I have opinions about participation trophies.

Barely-relevant tangent aside, The Nib did some great work and I hope to see more in the future. I’m not sure whether that thenib.com url will still be the best place to keep track of The Nib’s goings-on as things keep evolving, but you can always follow The Nib’s Twitter account if that’s a thing you do. Far too many people have contributed to The Nib for me to list them all, but the names to keep track of are still Matt Lubchansky, Eleri Harris, and Matt Bors. I don’t know what they’re up to, but I’m looking forward to finding out.

Webcomics Worth Wreading Archive

1 comment:

  1. I jumped in on the Kickstarter early (one of the now-all-gone bonus levels) and was slightly worried when I saw it was $9,000 short of goal with 9 days left, but now it's $5,500 away from goal with 7 days left which is a pace that'll definitely send it over the top (I had also been concerned because most of the cool bonus levels were all-gone), And there's always a last-minute rush (since Kickstarter lets you get reminders 2 days before closing). Anyway, I intend to seriously cherish my Nib Book.

    I do remain worried about the likelihood Matt can find a place for this amazing resource that wouid be as good as Medium USED to be. (Another Ev Williams project going from awesome to awwwww. I'm friends with one of the people he laid off from Blogger right before he sold it to Google and I hold all the bitterness my friend doesn't toward that cheezy move)

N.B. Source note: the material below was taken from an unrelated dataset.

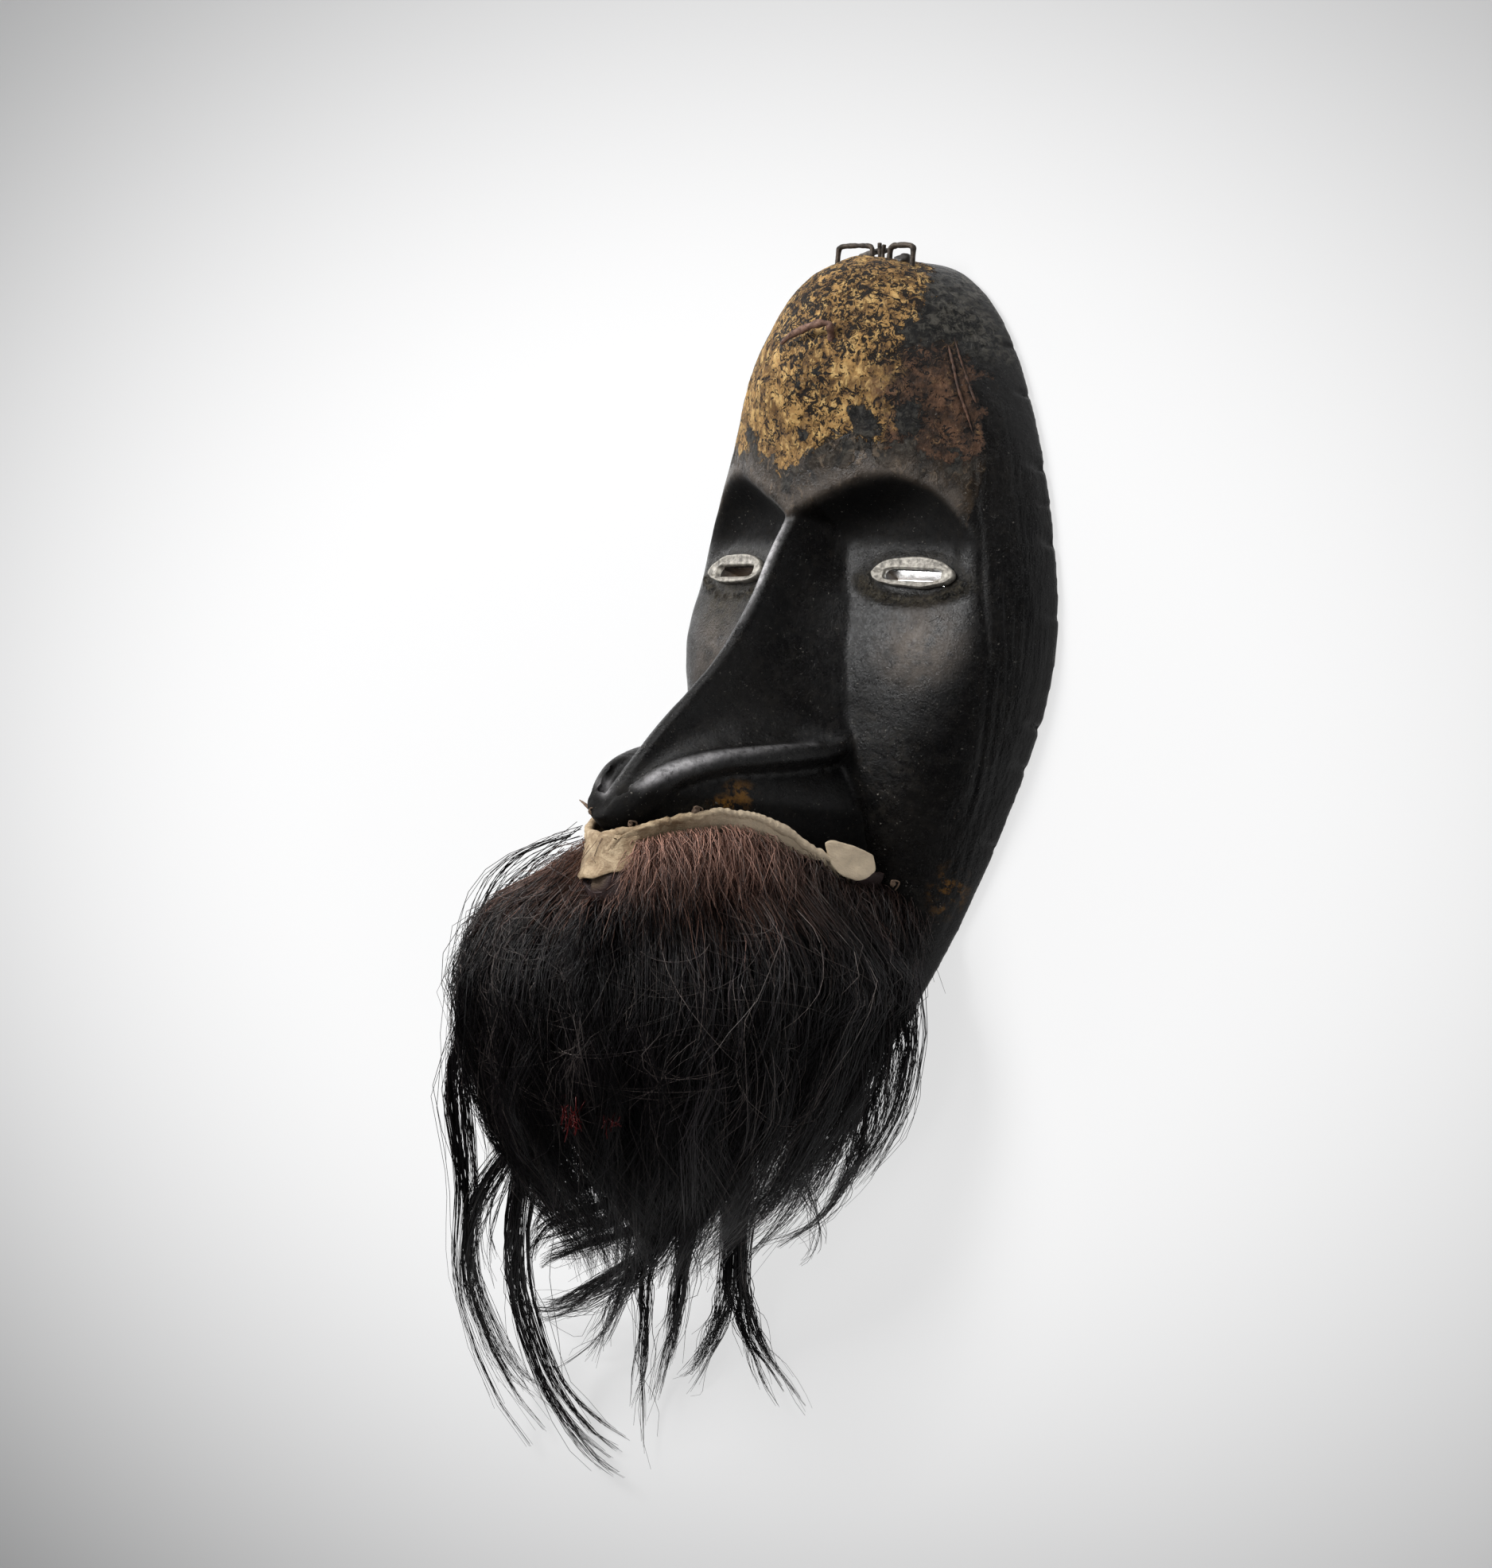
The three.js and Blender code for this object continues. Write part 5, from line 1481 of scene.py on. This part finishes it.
# Thin see-through fringes beside the mass, in the same form.
FRINGES = [
    (9, 15, [
        (-14, -54, 104), (-38, -60, 101), (-56, -72, 98), (-67, -90, 93), (-74, -112, 89),
        (-76, -134, 84), (-78, -148, 78), (-82, -160, 70),
    ]),
    (10, 17, [
        (-20, -56, 100), (-46, -68, 96), (-62, -84, 92), (-71, -104, 88), (-74, -124, 84),
        (-73.5, -142, 76), (-79, -158, 68),
    ]),
    (7, 26, [
        (-42.4, -120, 78), (-55, -138, 75), (-75.2, -158.5, 68), (-88, -174, 59), (-94, -190, 48),
    ]),
    (6, 44, [
        (42, -84, 24), (44, -97, 22), (43.5, -109, 20), (35, -124.7, 15), (21, -139.1, 10),
        (5, -151.1, 6), (-16, -164.7, 3),
    ]),
    (6, 44, [
        (38, -86, 30), (41, -98, 28), (39, -112, 25), (30, -130, 18), (13.1, -144.5, 11),
        (-8.3, -158.8, 5),
    ]),
    (8, 34, [
        (38, -96, 38), (38, -110, 36), (31.2, -126.1, 30), (10.1, -147.5, 20), (-15.9, -163.9, 9),
    ]),
    (6, 34, [
        (39, -84, 26), (43, -100, 22), (42, -112, 20), (33.7, -127.3, 15), (16, -141.9, 9),
        (-3.9, -154.7, 4),
    ]),
    (5, 12, [(4, -140, 24), (6, -156, 14), (0, -168, 8), (-16, -176, 4)]),
    (3, 60, [
        (-18.8, -158.1, 50), (-30.3, -165.1, 51), (-46, -169.7, 51), (-64.3, -174.8, 50),
        (-78.2, -180.3, 48),
    ]),
    (4, 90, [
        (-14.1, -155.6, 42), (-21.6, -162.6, 43), (-32, -170.4, 43), (-45.3, -178.2, 43),
        (-59.8, -185.6, 42), (-70.8, -190.8, 42), (-82.3, -193.3, 42),
    ]),
    (3, 50, [
        (-21.8, -153.2, 58), (-35.1, -158.9, 60), (-50.9, -163.3, 60), (-63.2, -169.3, 58),
        (-71.1, -176.3, 55), (-75.1, -181.2, 52),
    ]),
    (3, 42, [
        (-23.3, -157.8, 56), (-35, -163.4, 57), (-50.7, -168.3, 57), (-65.9, -173.6, 55),
        (-75.4, -179.3, 52),
    ]),
    (2.5, 36, [
        (-29.2, -150.4, 64), (-41.4, -155.1, 66), (-51, -159.9, 66), (-60.9, -166.6, 63),
        (-68.3, -172.5, 58),
    ]),
    (2, 12, [(-40.5, -175.3, 44), (-56.5, -183.9, 42), (-69.4, -189, 41), (-84.5, -190, 41)]),
    (2, 14, [(-37.4, -186.6, 8), (-41.9, -194.4, 6), (-48.9, -203.9, 4), (-59.9, -211.8, 3)]),
    (5, 14, [(-30, -150, 60), (-44, -166, 50), (-62, -172, 42), (-80, -172, 36)]),
    (5, 14, [(-22, -152, 56), (-40, -160, 50), (-58, -164, 44), (-78, -164, 40)]),
]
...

    It's good to see a LOT of the Nib artists on GoComics, and Jen Sorenson heading up an 'op-ed cartoon' section at Fusion. And it is interesting to see Matt Lubchansky now writing some non-comic-stuff for The Toast (and a lot while Mallory Ortberg is on a mysterious vacation... I hope nothing awful happens to that great site - it would certainly mark Lub as a jinx if it did)

    I've seen a lot of great things on the Web that turned out to be too good for the Web. Still, I'm keeping my fingers crossed and my Nibs up (does that sound dirty?).